I reposted it on my blog the morning after Trump won in 2016. Trump must think, since it was a winning formula four years ago, it will work now.
My comment on Magic Monday (my birthday edition).
I have two questions and a comment for you today. Since today is my birthday, I decided to indulge myself.
First, after reading your comments on affirmations, I realized that I had made an affirmation to leave my first wife for my then-mistress 25 years ago that I would repeat silently to myself every time my ex-wife and I fought. I worked; I left her. Unfortunately, the affirmation is still there 13 years after my ex-mistress, now ex-(open) girlfriend, and I broke up and I married another woman. The affirmation rises up to mock me and I wish to make it stop beyond responding to it with "I will never see her again" and "I love my wife and won't leave her." Do I just treat it as another bad habit of thought or do I need a stronger affirmation to replace it?
On a lighter note, I am a fan of a piece of joke wisdom called Oliver's Woofing Theorum (sic). It states that, all other things being equal, the team whose fans engage in more aggressive boasting about their team will lose. It was meant to be like Godwin's Law, which was intended to inhibit Nazi comparisons, to do the same for sports fans bragging about their teams and talking trash about their opponents. It even makes a reference to the "Woof Gods," however joking. Is there anything serious from an occult dimension about this beyond it being a reworking of the Evil Eye for the Internet?
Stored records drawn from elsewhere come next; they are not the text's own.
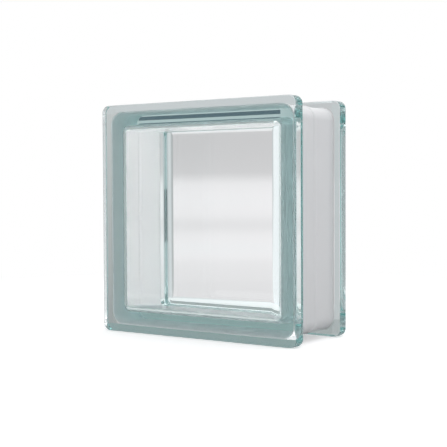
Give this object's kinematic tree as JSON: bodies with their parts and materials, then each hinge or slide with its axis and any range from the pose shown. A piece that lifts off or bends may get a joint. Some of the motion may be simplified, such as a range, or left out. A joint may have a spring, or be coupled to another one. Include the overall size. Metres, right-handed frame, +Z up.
{
  "type": "glass block",
  "caption": "Square hollow clear glass wall block with clear rims round both faces and white painted recessed sides.",
  "frame": {"origin": "centre of the footprint, on the surface that the lower rims stand on", "axes": "+X to the right along the front face, +Y from the front face to the back face, +Z up"},
  "size_m": [0.19, 0.08, 0.19],
  "materials": {
    "glass": "clear pressed glass with a faint blue-green tint",
    "edge_paint": "matte white sprayed edge coating"
  },
  "bodies": {
    "root": {"front_shell": "glass", "back_shell": "glass", "edge_coating": "edge_paint"}
  },
  "joints": []
}
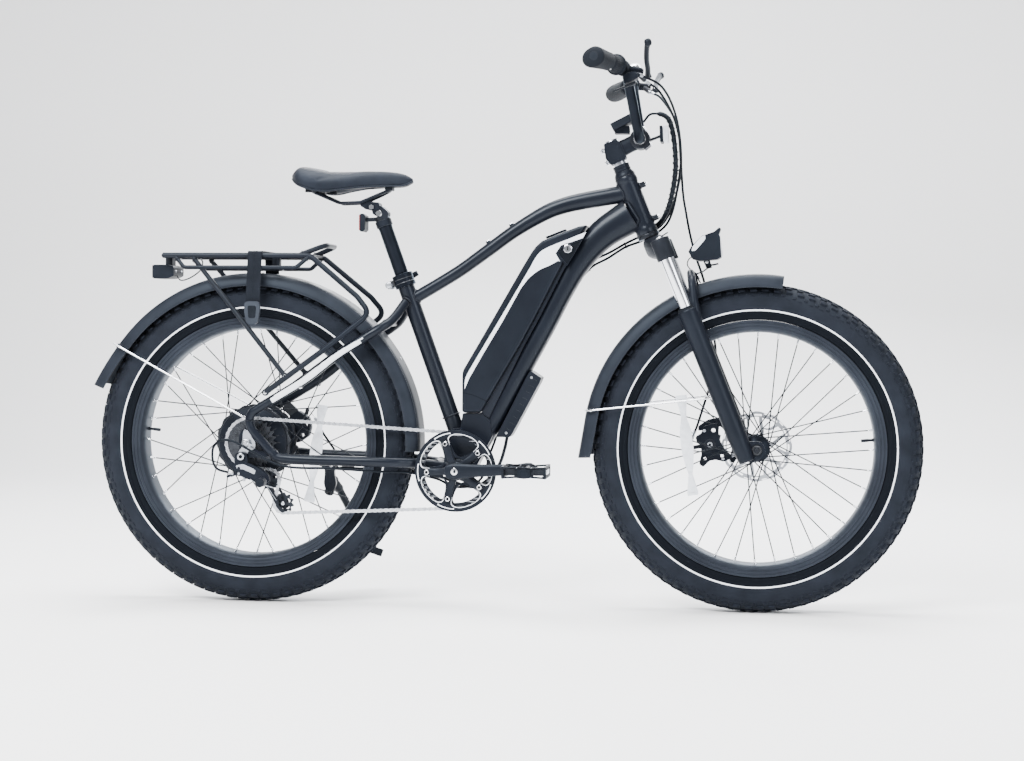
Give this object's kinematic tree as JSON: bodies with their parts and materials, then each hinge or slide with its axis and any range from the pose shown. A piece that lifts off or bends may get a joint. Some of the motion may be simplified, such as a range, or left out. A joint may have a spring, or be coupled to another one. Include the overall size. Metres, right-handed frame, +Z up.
{
  "type": "electric bicycle",
  "caption": "Fat-tyre electric bicycle with rear hub motor, battery on the down tube, suspension fork, disc brakes, rear rack and mudguards.",
  "frame": {"origin": "centre of the bounding box at ground level, where both tyres stand; the bicycle stands upright", "axes": "+X forward, +Y to the rider's left, +Z up"},
  "size_m": [1.8901, 0.6994, 1.2445],
  "materials": {
    "frame_black": "satin",
    "satin_black": "satin",
    "black_alloy": "anodised satin",
    "silver_alloy": "satin",
    "steel": "brushed",
    "chrome": "polished",
    "tyre_rubber": "matte",
    "grip_rubber": "matte",
    "plastic": "matte",
    "battery_plastic": "satin",
    "saddle_skin": "satin",
    "cable_jacket": "satin",
    "webbing": "woven elastic",
    "lamp_housing": "gloss",
    "red_lens": "gloss",
    "fender_black": "satin"
  },
  "bodies": {
    "frame": {"frame": "frame_black", "controller_box": "satin_black", "seat_collar": "black_alloy", "rear_rack": "satin_black", "tail_light": "red_lens", "rear_fender": "fender_black", "rear_axle": "steel", "rear_caliper": "black_alloy", "chain": "chrome", "rack_strap": "webbing", "rear_brake_cable": "cable_jacket", "shift_cable": "cable_jacket", "main_harness": "cable_jacket", "motor_cable": "cable_jacket"},
    "battery_case": {"battery": "battery_plastic"},
    "battery_key": {"battery_lock": "silver_alloy"},
    "seat": {"seatpost": "black_alloy", "saddle": "saddle_skin", "saddle_rails": "steel"},
    "qr_lever": {"seat_qr_lever": "silver_alloy"},
    "kickstand": {"kickstand_leg": "satin_black"},
    "crank": {"crank_right": "black_alloy", "crank_left": "black_alloy", "chainring": "black_alloy"},
    "pedal_r": {"pedal_right": "plastic"},
    "pedal_l": {"pedal_left": "plastic"},
    "cogs": {"freewheel": "steel"},
    "rear_wheel": {"rear_tyre": "tyre_rubber", "rear_rim": "satin_black", "hub_motor": "black_alloy", "rear_rotor": "steel"},
    "derailleur": {"derailleur_body": "black_alloy"},
    "cage": {"derailleur_cage": "black_alloy"},
    "jockey_upper": {"upper_pulley": "plastic"},
    "jockey_lower": {"lower_pulley": "plastic"},
    "rear_brake_arm": {"rear_caliper_arm": "black_alloy"},
    "steering_head": {"fork_crown": "black_alloy", "stem": "black_alloy", "handlebar": "black_alloy", "grip_left": "grip_rubber", "grip_right": "grip_rubber", "brake_perch_left": "black_alloy", "brake_perch_right": "black_alloy", "display": "plastic", "bell": "chrome", "front_brake_cable": "cable_jacket"},
    "twist_throttle": {"throttle": "grip_rubber"},
    "lever_left": {"brake_lever_left": "black_alloy"},
    "lever_right": {"brake_lever_right": "black_alloy"},
    "shifter": {"shift_lever": "plastic"},
    "lowers": {"fork_lowers": "satin_black", "front_axle": "steel", "front_fender": "fender_black", "front_caliper": "black_alloy"},
    "front_brake_arm": {"front_caliper_arm": "black_alloy"},
    "front_wheel": {"front_tyre": "tyre_rubber", "front_rim": "satin_black", "front_hub": "black_alloy", "front_rotor": "steel"},
    "lamp": {"headlight": "lamp_housing"}
  },
  "joints": [
    {"name": "steering", "type": "hinge", "parent": "frame", "child": "steering_head", "pos_m": [0.3003, 0, 0.919], "axis": [-0.3746, 0, 0.9272], "range_deg": [-60, 60], "deforming": ["rear_brake_cable", "shift_cable", "main_harness"]},
    {"name": "fork_travel", "type": "slide", "parent": "steering_head", "child": "lowers", "axis": [-0.3746, 0, 0.9272], "range_m": [0, 0.06], "stiffness_N_per_m": 9000, "springref_m": -0.02, "deforming": ["front_brake_cable"]},
    {"name": "front_wheel_spin", "type": "hinge", "parent": "lowers", "child": "front_wheel", "pos_m": [0.5771, 0, 0.368], "axis": [0, 1, 0], "continuous": true},
    {"name": "rear_wheel_spin", "type": "hinge", "parent": "frame", "child": "rear_wheel", "pos_m": [-0.5682, 0, 0.368], "axis": [0, 1, 0], "continuous": true},
    {"name": "crank_spin", "type": "hinge", "parent": "frame", "child": "crank", "pos_m": [-0.0932, 0, 0.312], "axis": [0, 1, 0], "continuous": true},
    {"name": "pedal_right_spin", "type": "hinge", "parent": "crank", "child": "pedal_r", "pos_m": [0.0766, -0.12, 0.3209], "axis": [0, 1, 0], "continuous": true},
    {"name": "pedal_left_spin", "type": "hinge", "parent": "crank", "child": "pedal_l", "pos_m": [-0.263, 0.12, 0.3031], "axis": [0, 1, 0], "continuous": true},
    {"name": "freewheel_spin", "type": "hinge", "parent": "frame", "child": "cogs", "pos_m": [-0.5682, 0, 0.368], "axis": [0, 1, 0], "continuous": true},
    {"name": "derailleur_shift", "type": "slide", "parent": "frame", "child": "derailleur", "axis": [0, -1, 0], "range_m": [0, 0.024], "deforming": ["chain", "shift_cable"]},
    {"name": "cage_tension", "type": "hinge", "parent": "derailleur", "child": "cage", "pos_m": [-0.5232, -0.06, 0.285], "axis": [0, 1, 0], "range_deg": [-18, 25], "stiffness_Nm_per_rad": 0.6, "deforming": ["chain"]},
    {"name": "upper_jockey_spin", "type": "hinge", "parent": "cage", "child": "jockey_upper", "pos_m": [-0.5232, -0.06, 0.285], "axis": [0, 1, 0], "continuous": true},
    {"name": "lower_jockey_spin", "type": "hinge", "parent": "cage", "child": "jockey_lower", "pos_m": [-0.4912, -0.06, 0.231], "axis": [0, 1, 0], "continuous": true},
    {"name": "kickstand_fold", "type": "hinge", "parent": "frame", "child": "kickstand", "pos_m": [-0.4162, 0.1125, 0.262], "axis": [0.0965, 0.7488, 0.6558], "range_deg": [0, 100]},
    {"name": "battery_tilt", "type": "hinge", "parent": "frame", "child": "battery_case", "pos_m": [-0.0412, 0, 0.441], "axis": [0, -1, 0], "range_deg": [0, 5]},
    {"name": "key_turn", "type": "hinge", "parent": "battery_case", "child": "battery_key", "pos_m": [0.1528, -0.0435, 0.812], "axis": [0, -1, 0], "range_deg": [0, 90]},
    {"name": "seat_height", "type": "slide", "parent": "frame", "child": "seat", "axis": [-0.3387, 0, 0.9409], "range_m": [-0.08, 0.08]},
    {"name": "qr_open", "type": "hinge", "parent": "frame", "child": "qr_lever", "pos_m": [-0.25812, 0, 0.72838], "axis": [-0.3387, 0, 0.9409], "range_deg": [0, 120]},
    {"name": "rear_brake_arm_turn", "type": "hinge", "parent": "frame", "child": "rear_brake_arm", "pos_m": [-0.4782, 0.0803, 0.4], "axis": [0, 1, 0], "range_deg": [0, 18], "deforming": ["rear_brake_cable"]},
    {"name": "front_brake_arm_turn", "type": "hinge", "parent": "lowers", "child": "front_brake_arm", "pos_m": [0.47192, 0.0723, 0.37142], "axis": [0, 1, 0], "range_deg": [0, 18], "deforming": ["front_brake_cable"]},
    {"name": "brake_lever_left_squeeze", "type": "hinge", "parent": "steering_head", "child": "lever_left", "pos_m": [0.33207, 0.146, 1.18206], "axis": [-0.3746, 0, 0.9272], "range_deg": [0, 22], "stiffness_Nm_per_rad": 1.2, "springref_deg": -8.59},
    {"name": "brake_lever_right_squeeze", "type": "hinge", "parent": "steering_head", "child": "lever_right", "pos_m": [0.33207, -0.146, 1.18206], "axis": [0.3746, 0, -0.9272], "range_deg": [0, 22], "stiffness_Nm_per_rad": 1.2, "springref_deg": -8.59},
    {"name": "throttle_twist", "type": "hinge", "parent": "steering_head", "child": "twist_throttle", "pos_m": [0.27064, -0.206, 1.19996], "axis": [-0.2665, -0.9638, 0.0117], "range_deg": [0, 60], "stiffness_Nm_per_rad": 0.4, "springref_deg": -8.59},
    {"name": "shift_lever_press", "type": "hinge", "parent": "steering_head", "child": "shifter", "pos_m": [0.30242, -0.178, 1.16468], "axis": [-0.3746, 0, 0.9272], "range_deg": [0, 30]},
    {"name": "headlight_tilt", "type": "hinge", "parent": "lowers", "child": "lamp", "pos_m": [0.4627, 0, 0.784], "axis": [0, 1, 0], "range_deg": [-10, 12]}
  ],
  "couplings": [
    {"joint": "freewheel_spin", "follows": "crank_spin", "ratio": 1.5},
    {"joint": "upper_jockey_spin", "follows": "crank_spin", "ratio": -3.8182},
    {"joint": "lower_jockey_spin", "follows": "crank_spin", "ratio": 3.8182},
    {"joint": "shift_lever_press", "follows": "derailleur_shift", "rad_per_m": 21.8},
    {"joint": "rear_brake_arm_turn", "follows": "brake_lever_right_squeeze", "ratio": 0.8},
    {"joint": "front_brake_arm_turn", "follows": "brake_lever_left_squeeze", "ratio": 0.8}
  ]
}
Finally, I recall you and at least one commenter discussing the Libra Ingress chart for the U.S. a few weeks ago noticing that the chart shows turbulence in American politics and that one interpretation was that Justice Ginsberg would die or retire and that her seat would open, causing a fight over her replacement. Well, that happened. It shows that TSW, even when one doesn't want it to.